Reputation: 314
I have the following HTML code:
<div class=example>Text #1</div> "Another Text 1"
<div class=example>Text #2</div> "Another Text 2"
I want to extract the Text outside the tag, "Another Text 1" and "Another Text 2"
I'm using JSoup to achieve this.
Any ideas???
Thanks!
Upvotes: 3
Views: 1883
Reputation: 25380
You can select the next Node
(not Element
!) of each div
-tag. In your example they are all TextNode
's.
final String html = "<div class=example>Text #1</div> \"Another Text 1\"\n"
+ "<div class=example>Text #2</div> \"Another Text 2\" ";
Document doc = Jsoup.parse(html);
for( Element element : doc.select("div.example") ) // Select all the div tags
{
TextNode next = (TextNode) element.nextSibling(); // Get the next node of each div as a TextNode
System.out.println(next.text()); // Print the text of the TextNode
}
Output:
"Another Text 1"
"Another Text 2"
Upvotes: 2
Reputation: 5538
One solution is to use the ownText()
method (see the Jsoup docs). This method returns the text owned by the specified element only, and ignores any text owned by its direct children elements.

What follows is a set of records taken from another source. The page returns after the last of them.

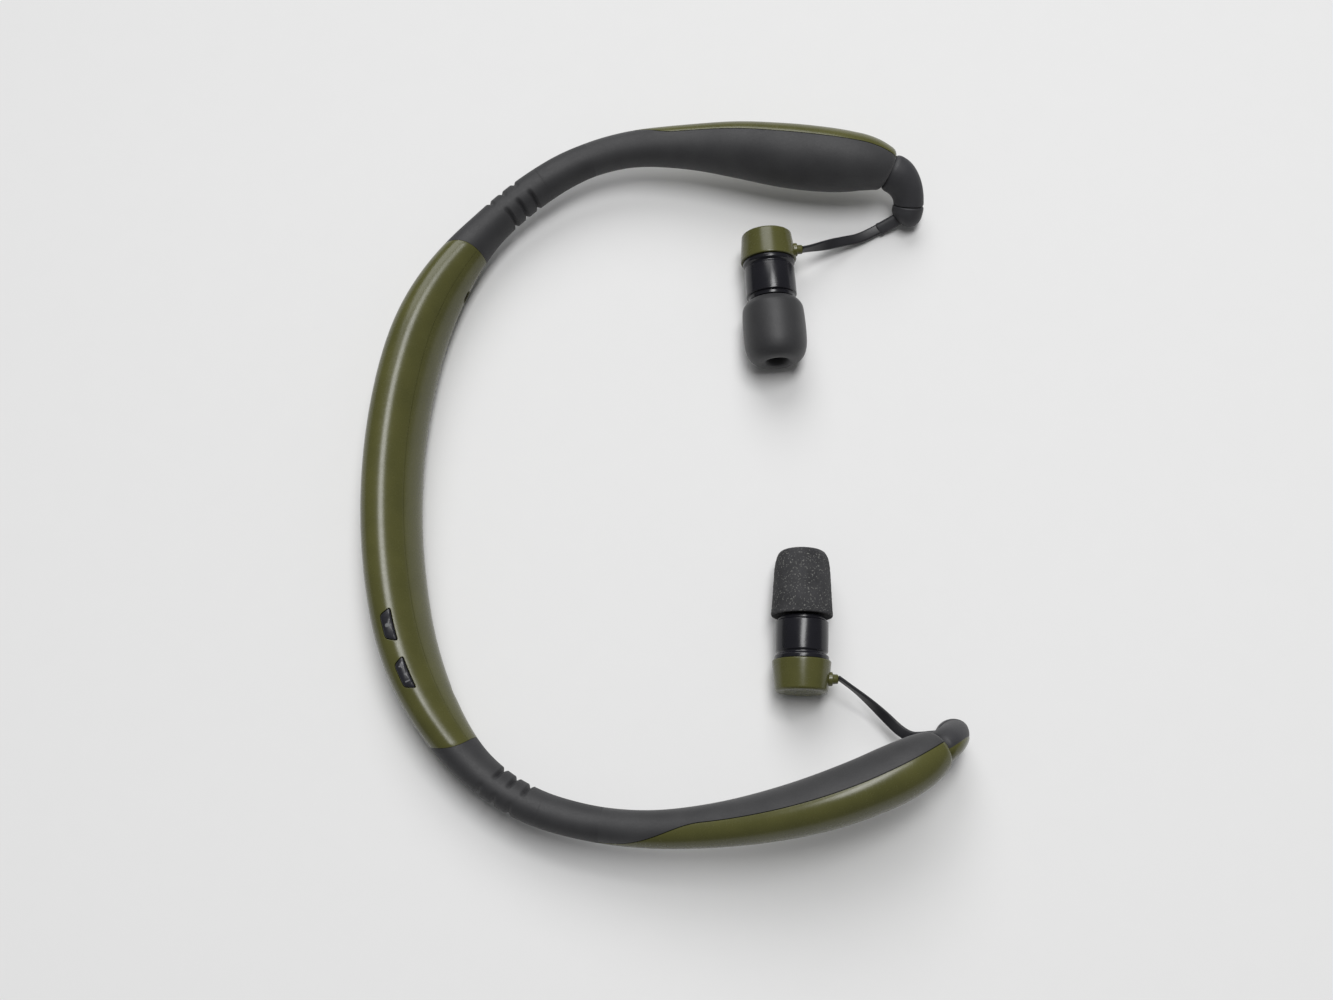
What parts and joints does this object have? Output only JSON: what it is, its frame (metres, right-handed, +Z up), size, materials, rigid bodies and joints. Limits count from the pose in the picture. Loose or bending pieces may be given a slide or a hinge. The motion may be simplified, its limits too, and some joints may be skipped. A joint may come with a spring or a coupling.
{
  "type": "neckband headset",
  "caption": "Behind-the-neck wireless headset: rigid pod, flexible rubber necks, two hooked arms, and earbuds on reeled flat cords.",
  "frame": {"origin": "centre of the footprint, on the table that the headset lies on", "axes": "+X from the back of the neck to the arm tips, +Y towards the wearer's left, +Z up"},
  "size_m": [0.1326, 0.1664, 0.0234],
  "materials": {
    "olive_gloss": "glossy olive drab moulded plastic",
    "steel": "bright steel",
    "cell_foil": "foil pouch",
    "board_green": "green circuit board with solder mask",
    "chip_black": "black moulded chip packages",
    "button_black": "satin black moulded keys",
    "lens_clear": "clear light window",
    "flap_rubber": "olive rubber cover",
    "neck_rubber": "matt black flexible rubber",
    "lead_insulation": "black insulated lead",
    "brass": "crimped brass block",
    "arm_rubber": "dark grey soft-touch rubber",
    "hook_rubber": "dark grey soft rubber",
    "cord_fabric": "thin black flat cord",
    "nylon_white": "natural nylon",
    "black_gloss": "glossy black moulded plastic",
    "foam_smooth": "smooth-skinned dark grey slow-recovery foam",
    "foam_coarse": "open-cell dark grey foam with light specks"
  },
  "bodies": {
    "root": {"pod_outer_shell": "olive_gloss", "pod_inner_cover": "olive_gloss", "pod_screws": "steel", "battery": "cell_foil", "main_board": "board_green", "radio_chips": "chip_black", "microphone": "steel", "switch_board": "board_green", "tact_switches": "steel", "charging_socket": "steel", "left_wire_anchor": "brass", "right_wire_anchor": "brass"},
    "power_button": {"power_button": "button_black", "status_lens": "lens_clear"},
    "volume_rocker": {"volume_rocker": "button_black"},
    "port_flap": {"port_flap": "flap_rubber"},
    "left_neck": {"left_neck_grip": "neck_rubber", "left_neck_tail": "neck_rubber", "left_spring_wire": "steel", "left_neck_lead": "lead_insulation"},
    "left_arm": {"left_arm_cover": "olive_gloss", "left_arm_body": "arm_rubber", "left_arm_lead": "lead_insulation", "left_hook_guide": "hook_rubber", "left_hook_cap": "hook_rubber", "left_cord_sleeve": "hook_rubber", "left_reel_axle": "steel", "left_reel_bracket": "nylon_white", "left_clock_spring": "steel", "left_bud_cord": "cord_fabric"},
    "left_reel": {"left_reel_spool": "nylon_white", "left_wound_cord": "cord_fabric"},
    "left_bud": {"left_bud_cap": "olive_gloss", "left_bud_barrel": "black_gloss", "left_bud_driver": "steel", "left_nozzle_screen": "steel", "left_cord_boss": "olive_gloss"},
    "left_tip": {"left_foam_tip": "foam_smooth"},
    "right_neck": {"right_neck_grip": "neck_rubber", "right_neck_tail": "neck_rubber", "right_spring_wire": "steel", "right_neck_lead": "lead_insulation"},
    "right_arm": {"right_arm_cover": "olive_gloss", "right_arm_body": "arm_rubber", "right_arm_lead": "lead_insulation", "right_hook_guide": "hook_rubber", "right_hook_cap": "hook_rubber", "right_cord_sleeve": "hook_rubber", "right_reel_axle": "steel", "right_reel_bracket": "nylon_white", "right_clock_spring": "steel", "right_bud_cord": "cord_fabric"},
    "right_reel": {"right_reel_spool": "nylon_white", "right_wound_cord": "cord_fabric"},
    "right_bud": {"right_bud_cap": "olive_gloss", "right_bud_barrel": "black_gloss", "right_bud_driver": "steel", "right_nozzle_screen": "steel", "right_cord_boss": "olive_gloss"},
    "right_tip": {"right_foam_tip": "foam_coarse"}
  },
  "joints": [
    {"name": "power_press", "type": "slide", "parent": "root", "child": "power_button", "axis": [0.0987, 0.0256, -0.9948], "range_m": [0, 0.0003], "stiffness_N_per_m": 600},
    {"name": "volume_rock", "type": "hinge", "parent": "root", "child": "volume_rocker", "pos_m": [-0.05439, -0.04693, 0.01358], "axis": [-0.9131, -0.392, -0.1118], "range_deg": [-3, 3], "stiffness_Nm_per_rad": 0.02},
    {"name": "port_flap_hinge", "type": "hinge", "parent": "root", "child": "port_flap", "pos_m": [-0.06376, 0.01912, 0.01025], "axis": [-0.041, 0.0066, 0.9991], "range_deg": [0, 100]},
    {"name": "left_spread", "type": "hinge", "parent": "root", "child": "left_neck", "pos_m": [-0.03477, 0.0635, 0.00808], "axis": [0, 0, 1], "range_deg": [-4, 32], "stiffness_Nm_per_rad": 0.25, "deforming": ["left_neck_grip", "left_spring_wire", "left_neck_lead"]},
    {"name": "left_twist", "type": "hinge", "parent": "left_neck", "child": "left_arm", "pos_m": [-0.02275, 0.07242, 0.00857], "axis": [0.8705, 0.4902, 0.044], "range_deg": [-20, 20], "stiffness_Nm_per_rad": 0.3, "deforming": ["left_neck_tail", "left_spring_wire", "left_neck_lead"]},
    {"name": "left_bud_pull", "type": "slide", "parent": "left_arm", "child": "left_bud", "axis": [-0.9215, -0.3883, 0], "range_m": [-0.014, 0.06], "deforming": ["left_bud_cord"]},
    {"name": "left_reel_spin", "type": "hinge", "parent": "left_arm", "child": "left_reel", "pos_m": [0.03207, 0.07497, 0.01107], "axis": [-0.087, -0.6096, 0.788], "range_deg": [-230, 900]},
    {"name": "left_tip_off", "type": "slide", "parent": "left_bud", "child": "left_tip", "axis": [0.0663, -0.9978, 0], "range_m": [0, 0.01]},
    {"name": "right_spread", "type": "hinge", "parent": "root", "child": "right_neck", "pos_m": [-0.03358, -0.07054, 0.0082], "axis": [0, 0, -1], "range_deg": [-4, 32], "stiffness_Nm_per_rad": 0.25, "deforming": ["right_neck_grip", "right_spring_wire", "right_neck_lead"]},
    {"name": "right_twist", "type": "hinge", "parent": "right_neck", "child": "right_arm", "pos_m": [-0.01925, -0.07671, 0.00945], "axis": [-0.9619, 0.2496, -0.1117], "range_deg": [-20, 20], "stiffness_Nm_per_rad": 0.3, "deforming": ["right_neck_tail", "right_spring_wire", "right_neck_lead"]},
    {"name": "right_bud_pull", "type": "slide", "parent": "right_arm", "child": "right_bud", "axis": [-0.8616, 0.5076, 0], "range_m": [-0.01, 0.06], "deforming": ["right_bud_cord"]},
    {"name": "right_reel_spin", "type": "hinge", "parent": "right_arm", "child": "right_reel", "pos_m": [0.03831, -0.07238, 0.01582], "axis": [0.3318, -0.9303, -0.1564], "range_deg": [-230, 900]},
    {"name": "right_tip_off", "type": "slide", "parent": "right_bud", "child": "right_tip", "axis": [0.0279, 0.9996, 0], "range_m": [0, 0.01]}
  ],
  "couplings": [
    {"joint": "left_reel_spin", "follows": "left_bud_pull", "rad_per_m": 250},
    {"joint": "right_reel_spin", "follows": "right_bud_pull", "rad_per_m": 250}
  ]
}
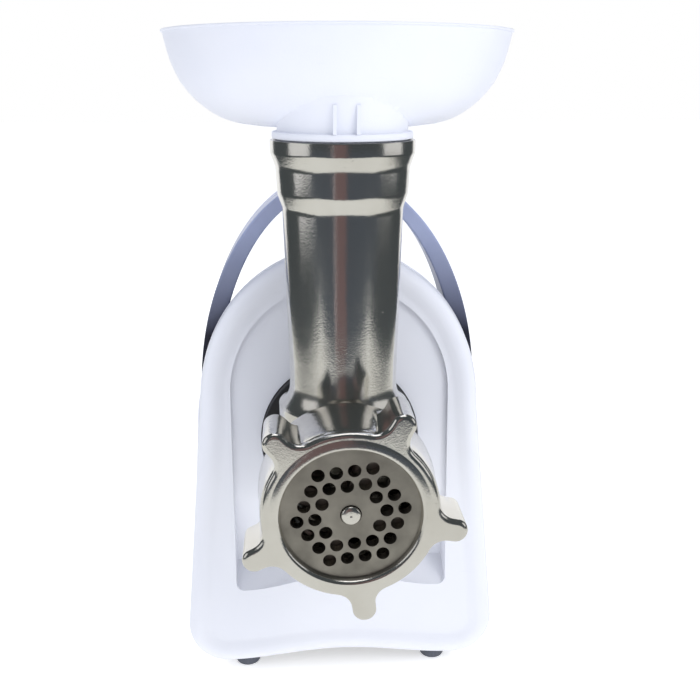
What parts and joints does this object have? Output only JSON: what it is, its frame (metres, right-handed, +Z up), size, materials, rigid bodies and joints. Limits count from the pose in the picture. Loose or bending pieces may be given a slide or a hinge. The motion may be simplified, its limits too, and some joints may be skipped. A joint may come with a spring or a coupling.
{
  "type": "electric meat grinder",
  "caption": "Kitchen meat grinder: arch-shaped white motor housing with a carrying handle, polished feed tube and barrel, lugged ring nut over a perforated plate, and a round food tray.",
  "frame": {"origin": "on the table under the middle of the machine's bounding box", "axes": "+Z up, the cutting plate faces -Y, +X to the right seen from the front"},
  "size_m": [0.156, 0.265, 0.316],
  "materials": {
    "white_plastic": "smooth white ABS, softly glossy",
    "tray_plastic": "milky white plastic, satin",
    "handle_plastic": "blue-grey plastic, softly glossy",
    "black_plastic": "fine-textured black plastic",
    "grey_rubber": "dark grey rubber",
    "polished_metal": "polished die-cast aluminium",
    "satin_steel": "ground stainless steel",
    "gear_plastic": "natural nylon",
    "copper": "enamelled copper",
    "bronze": "sintered bronze"
  },
  "bodies": {
    "machine": {"front_housing": "white_plastic", "rear_housing": "white_plastic", "carry_handle": "handle_plastic", "base_plate": "black_plastic", "socket_ring": "black_plastic", "gearbox_case": "black_plastic", "gearbox_cover": "black_plastic", "motor_bracket": "black_plastic", "lock_guide": "black_plastic", "switch_bezel": "black_plastic", "switch_block": "black_plastic", "foot_front_left": "grey_rubber", "foot_front_right": "grey_rubber", "foot_rear_left": "grey_rubber", "foot_rear_right": "grey_rubber", "cord_grommet": "grey_rubber", "foot_screw_front_left": "satin_steel", "foot_screw_front_right": "satin_steel", "foot_screw_rear_left": "satin_steel", "foot_screw_rear_right": "satin_steel", "compound_axle": "satin_steel", "stator": "satin_steel", "lock_spring": "satin_steel", "field_coil_upper": "copper", "field_coil_lower": "copper", "output_bush": "bronze", "front_motor_bearing": "bronze", "rear_motor_bearing": "bronze", "brush_holder_left": "bronze", "brush_holder_right": "bronze"},
    "rotor": {"motor_shaft": "satin_steel", "motor_pinion": "satin_steel", "armature_core": "satin_steel", "commutator": "copper", "fan": "black_plastic"},
    "compound": {"compound_wheel": "gear_plastic", "compound_pinion": "satin_steel"},
    "output": {"output_gear": "gear_plastic", "drive_socket": "satin_steel"},
    "head": {"head_casting": "polished_metal", "cutting_plate": "satin_steel", "thrust_washer": "gear_plastic"},
    "auger": {"auger": "polished_metal", "knife": "satin_steel"},
    "nut": {"ring_nut": "polished_metal"},
    "tray": {"hopper_tray": "tray_plastic"},
    "lock": {"lock_button": "handle_plastic"},
    "power_switch": {"power_rocker": "black_plastic"},
    "reverse_switch": {"reverse_rocker": "grey_rubber"}
  },
  "joints": [
    {"name": "rotor_spin", "type": "hinge", "parent": "machine", "child": "rotor", "pos_m": [0, 0, 0.0682], "axis": [0, 1, 0], "continuous": true},
    {"name": "compound_spin", "type": "hinge", "parent": "machine", "child": "compound", "pos_m": [-0.028, 0, 0.0845], "axis": [0, 1, 0], "continuous": true},
    {"name": "output_spin", "type": "hinge", "parent": "machine", "child": "output", "pos_m": [0, 0, 0.126], "axis": [0, 1, 0], "continuous": true},
    {"name": "head_release", "type": "slide", "parent": "machine", "child": "head", "axis": [0, -1, 0], "range_m": [0, 0.08]},
    {"name": "auger_spin", "type": "hinge", "parent": "head", "child": "auger", "pos_m": [0, 0, 0.126], "axis": [0, 1, 0], "continuous": true},
    {"name": "nut_turn", "type": "hinge", "parent": "head", "child": "nut", "pos_m": [0, 0, 0.126], "axis": [0, -1, 0], "range_deg": [0, 1080]},
    {"name": "tray_lift", "type": "slide", "parent": "head", "child": "tray", "axis": [0, 0, 1], "range_m": [0, 0.04]},
    {"name": "lock_press", "type": "slide", "parent": "machine", "child": "lock", "axis": [0, 0, -1], "range_m": [0, 0.004], "stiffness_N_per_m": 400, "springref_m": -0.002, "deforming": ["lock_spring"]},
    {"name": "power_rock", "type": "hinge", "parent": "machine", "child": "power_switch", "pos_m": [-0.0105, 0.12503, 0.14], "axis": [1, 0, 0], "range_deg": [-8, 8]},
    {"name": "reverse_rock", "type": "hinge", "parent": "machine", "child": "reverse_switch", "pos_m": [0.0105, 0.12503, 0.14], "axis": [1, 0, 0], "range_deg": [-8, 8], "stiffness_Nm_per_rad": 0.08}
  ],
  "couplings": [
    {"joint": "compound_spin", "follows": "rotor_spin", "ratio": -0.14286},
    {"joint": "output_spin", "follows": "rotor_spin", "ratio": 0.02381},
    {"joint": "auger_spin", "follows": "rotor_spin", "ratio": 0.02381}
  ]
}
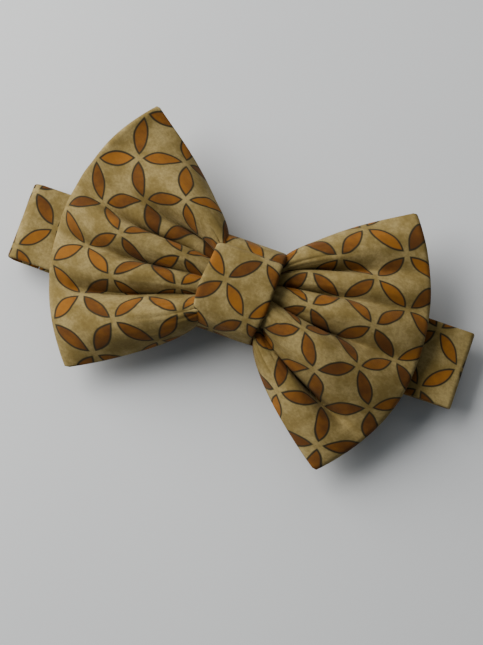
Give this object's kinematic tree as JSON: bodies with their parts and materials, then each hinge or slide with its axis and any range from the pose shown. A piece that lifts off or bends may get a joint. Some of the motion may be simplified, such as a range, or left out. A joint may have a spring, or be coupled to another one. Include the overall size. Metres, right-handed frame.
{
  "type": "bow tie",
  "caption": "Ready-tied bow tie in printed cotton: deep gathered bow and wrapped knot on a flat neckband folded behind, with slider, hook and eye.",
  "frame": {"origin": "middle of the base of the whole tie, on the surface that it lies on", "axes": "+X along the neckband towards the wearer's left wing, which is on the right seen from the front; +Y towards the top of the bow; +Z out of the front of the bow"},
  "size_m": [0.1494, 0.0914, 0.0256],
  "materials": {
    "printed_cotton": "matt plain-weave cotton, beige ground with ochre petals outlined in dark grey-green",
    "interlining": "matt non-woven",
    "sewing_thread": "twisted, slight sheen",
    "plated_steel": "bright plated, slightly brushed"
  },
  "bodies": {
    "neckband": {"neckband_front": "printed_cotton"},
    "bow": {"left_wing_front": "printed_cotton", "left_wing_back": "printed_cotton", "left_wing_interlining": "interlining", "right_wing_front": "printed_cotton", "right_wing_back": "printed_cotton", "right_wing_interlining": "interlining", "gathered_middle": "printed_cotton", "gathering_thread": "sewing_thread", "knot_band": "printed_cotton", "knot_interlining": "interlining"},
    "left_strap": {"long_strap": "printed_cotton"},
    "hook_end": {"strap_return": "printed_cotton"},
    "slider": {"slider": "plated_steel"},
    "hook": {"hook": "plated_steel"},
    "right_strap": {"short_strap": "printed_cotton"},
    "eye_ring": {"eye_ring": "plated_steel"}
  },
  "joints": [
    {"name": "bow_slide", "type": "slide", "parent": "neckband", "child": "bow", "axis": [1, 0, 0], "range_m": [-0.012, 0.012]},
    {"name": "left_fold", "type": "hinge", "parent": "neckband", "child": "left_strap", "pos_m": [-0.07087, -0.0015, 0.00637], "axis": [0, 1, 0], "range_deg": [0, 178]},
    {"name": "right_fold", "type": "hinge", "parent": "neckband", "child": "right_strap", "pos_m": [0.07305, -0.0015, 0.00855], "axis": [0, -1, 0], "range_deg": [0, 178]},
    {"name": "band_length", "type": "slide", "parent": "left_strap", "child": "hook_end", "axis": [1, 0, 0], "range_m": [0, 0.07]},
    {"name": "slider_run", "type": "slide", "parent": "hook_end", "child": "slider", "axis": [1, 0, 0], "range_m": [0, 0.07]},
    {"name": "hook_swing", "type": "hinge", "parent": "hook_end", "child": "hook", "pos_m": [0.031, -0.0015, 0.0019], "axis": [0, 1, 0], "range_deg": [-15, 80]},
    {"name": "eye_swing", "type": "hinge", "parent": "right_strap", "child": "eye_ring", "pos_m": [0.056, -0.0015, 0.0065], "axis": [0, -1, 0], "range_deg": [-8, 80]}
  ],
  "couplings": [
    {"joint": "slider_run", "follows": "band_length", "ratio": 1}
  ]
}
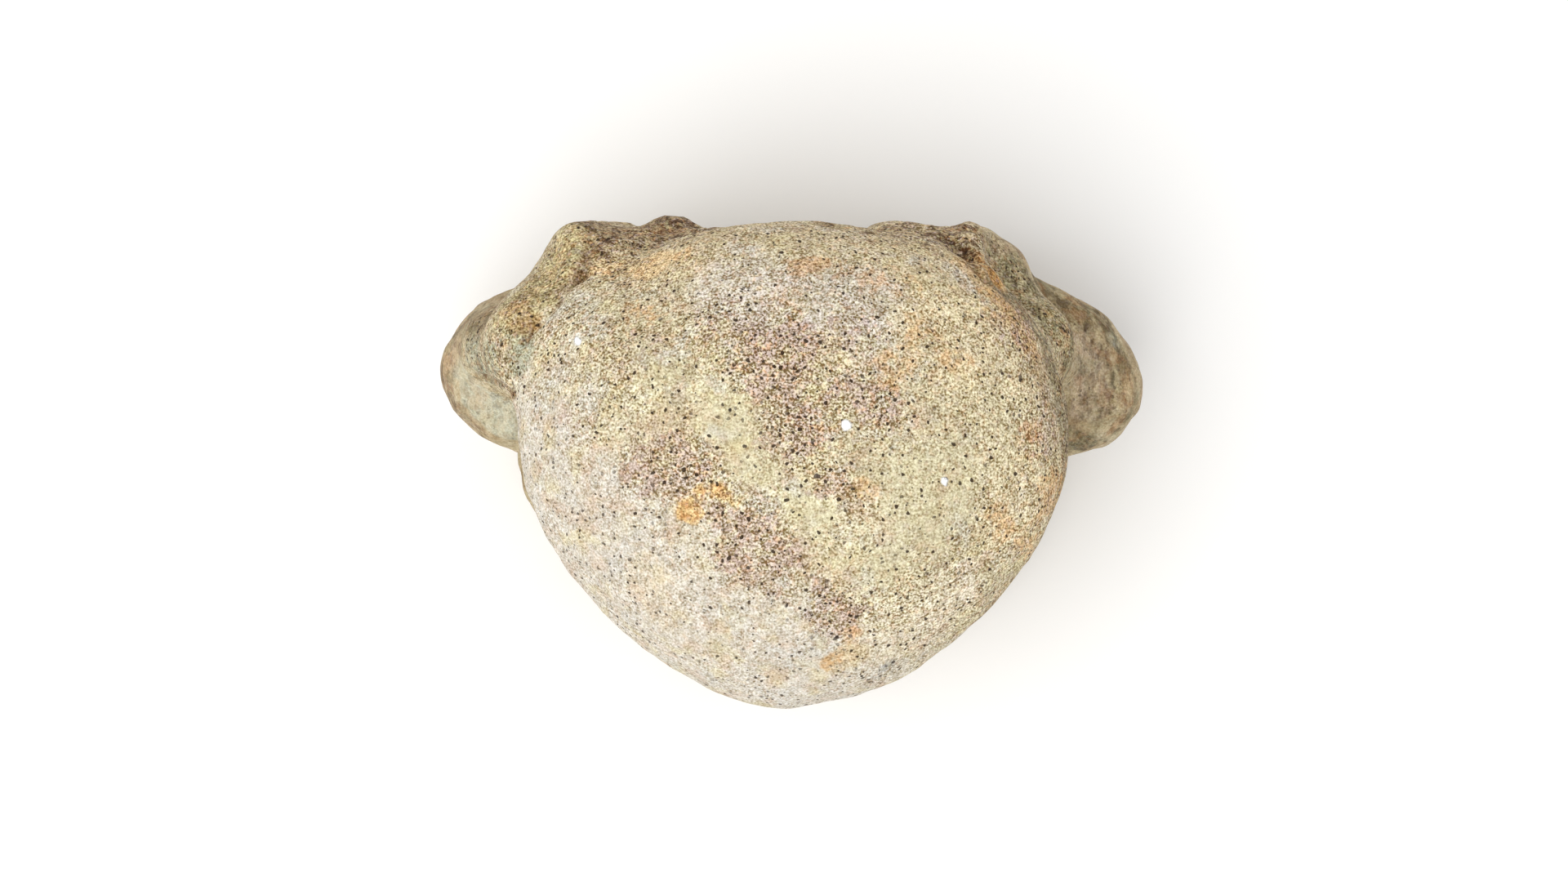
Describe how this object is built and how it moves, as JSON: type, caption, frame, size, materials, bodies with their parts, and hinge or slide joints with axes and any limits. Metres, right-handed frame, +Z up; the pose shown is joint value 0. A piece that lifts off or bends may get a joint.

Using only the html that you provided, you could extract the <body>
owntext:
String html = "<div class='example'>Text #1</div> 'Another Text 1'<div class='example'>Text #2</div> 'Another Text 2'";
Document doc = Jsoup.parse(html);
System.out.println(doc.body().ownText());
Will output:
'Another Text 1' 'Another Text 2'
Note that the ownText()
method can be used on any Element
. There's another example in the docs.
Upvotes: 4